В 1182 году один плотник из Пюи после того, как увидел несколько видений, основал «братство мира», движение, которое очень быстро распространилось по всему Лангедоку, Берри и даже дошло до Осера. Их эмблемой стали белые капюшоны с концами, похожими на шарф, концы перекидывали за спину, оставляя на груди изображение Божьей матери и вьющуюся вокруг надпись - «Агнец Божий, принявший на себя грехи мира, даруй нам мир». Плотник говорил, что капюшон с надписью передала ему сама дева Мария. Родовая месть была запрещена среди членов братства. А если один из братьев все-таки совершал убийство? Брат убитого, если он тоже был членом «носящих капюшоны», целовал убийцу поцелуем примирения и вводил его в свой дом, где тот должен был разделить с семьей трапезу в знак забвения свершившегося. В «миролюбивых», - как они любили себя называть, не было ничего «толстовского». Они вели против наемных войск настоящую войну, и часто очень успешную. Но спонтанно возникающие выступления очень скоро обеспокоили сословие сеньоров. Мы видим, как один и тот же монах из Осера в 1183 году осыпает похвалами достойных служителей порядка, а в следующем 1184 обливает грязью их непокорную «секту». По словам другого хрониста, «миролюбивых» обвиняли в том, что они «стремятся разрушить институты, которые управляют нами по воле Божией, и упразднить должности могучих этого мира». Прибавим, что неконтролируемая деятельность заведомо необразованных мирян-ясновидящих, - неважно, о ком шла речь: плотнике Дюране или Жанне д'Арк - всегда внушали тревогу и небезосновательную хранителям веры, которые видели в ней опасность для благочестия. Соединенные силы баронов, епископов и наемников раздавили миролюбцев из Пюи, их движение кончилось так же плачевно, как в предыдущем веке охранительное движение в Берри. Поражения были лишь красноречивыми симптомами более глубинной несостоятельности этих движений. Ни лиги, ни советы не были способны создать ни настоящей полиции, которая бы следила за порядком, ни системы правосудных органов, без которых невозможен настоящий мир в обществе, а значит, они не могли установить тот порядок, к которому так стремились. «Род человеческий, - пишет Рауль Безбородый, - уподобился собаке, которая вернулась к собственным испражнениям. Возникло упование. Оно не исполнилось». Но в других сословиях мечта о мире, которой не было суждено сбыться, оставила глубокий след, который давал себя знать в самых разных формах.
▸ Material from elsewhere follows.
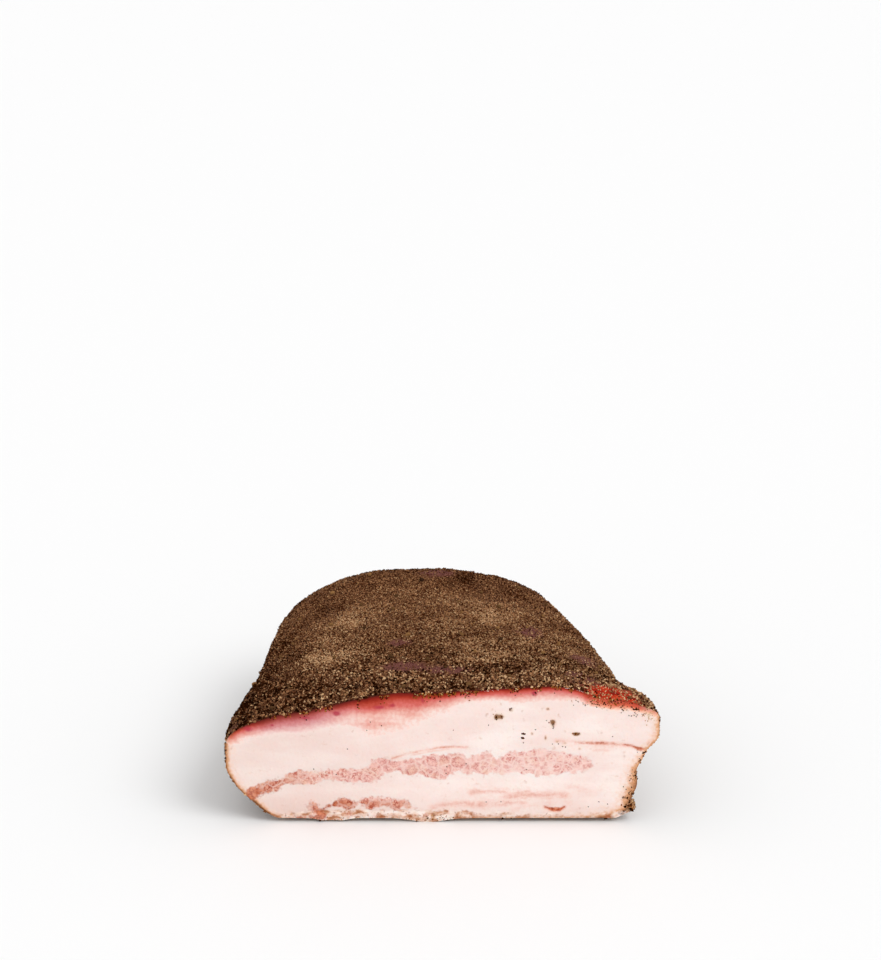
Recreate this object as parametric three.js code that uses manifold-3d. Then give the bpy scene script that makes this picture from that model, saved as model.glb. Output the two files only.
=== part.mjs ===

В 1070 году в Мансе французское движение городских коммун началось карательными экспедициями под сенью церковных хоругвей против сеньоров-грабителей. Историку движений Божьего мира многое покажется знакомым в этом новом движении, вплоть до названия «святые установления», какими юные объединения ремесленников называли свои декреты. Хотя объединения эти возникли на совершенно другой почве и совершенно иные причины побуждали объединяться буржуа-горожан. Вместе с тем мы не должны забывать, что городские «содружества», как любили называть свои объединения ремесленники, при своем возникновении тоже ставили себе целью искоренить или ограничить кровную месть внутри объединения и бороться с разбоем за его пределами. Мы не можем не видеть преемственности мирных союзов и городских союзов, поскольку и те, и другие давали клятву и являлись объединением равных, что было революционным явлением в иерархизированном феодальном обществе. Но в отличие от больших сообществ, которые создавались под эгидой церковных соборов и прелатов, коммуны объединяли жителей одного города, людей одного класса, привыкших жить бок о бок. Солидарность, рожденная всеми этими причинами, и будет главной силой городских коммун.
Между тем герцога и короли, одни в силу положения, другие в силу заинтересованности, так же пытались установить мир и порядок внутри страны. Движение Божьего мира, возникшее вне сферы деятельности сильных мира сего, не могло не возбудить желания у сильных воспользоваться им в своих целях, со временем каждый из них создаст нечто подобное, граф Прованский назовет в 1226 году свое начинание «великие миротворцы» (364). Уже охранительные отряды Берри свидетельствуют, что архиепископ Аймон мечтал создать институт, который бы обеспечивал провинции настоящую независимость. Графы Каталонии, которые поначалу ограничивались участием в заседаниях синода, вскоре стали вставлять эти решения в свои собственные приказы, но не без изменений, которые превращали мало-помалу Божий мир в графский. В Лангедоке и особенно в диоцезах центрального массива развитие денежного обмена в XII веке позволило иметь «ассоциациям мира» свой собственный бюджет: в их пользу взимались определенные суммы под названием «мировое», из них возмещали ущерб потерпевшим от беспорядков и на них организовывали карательные экспедиции. Собирали их приходские священники. Кассой распоряжался епископ. Но очень скоро этот налог стал использоваться совершенно по-другому. Магнаты - в частности граф Тулузский, а вместе с ним и господа и феодалы многих других графств - стали принуждать епископов делиться с ними доходами; со временем и сами епископы забыли первоначальное предназначение этих денег. В конце концов самым долгосрочным результатом мощного движения самозащиты был этот налог, который исчез только вместе со старым режимом и был ранним предвестником территориального налога.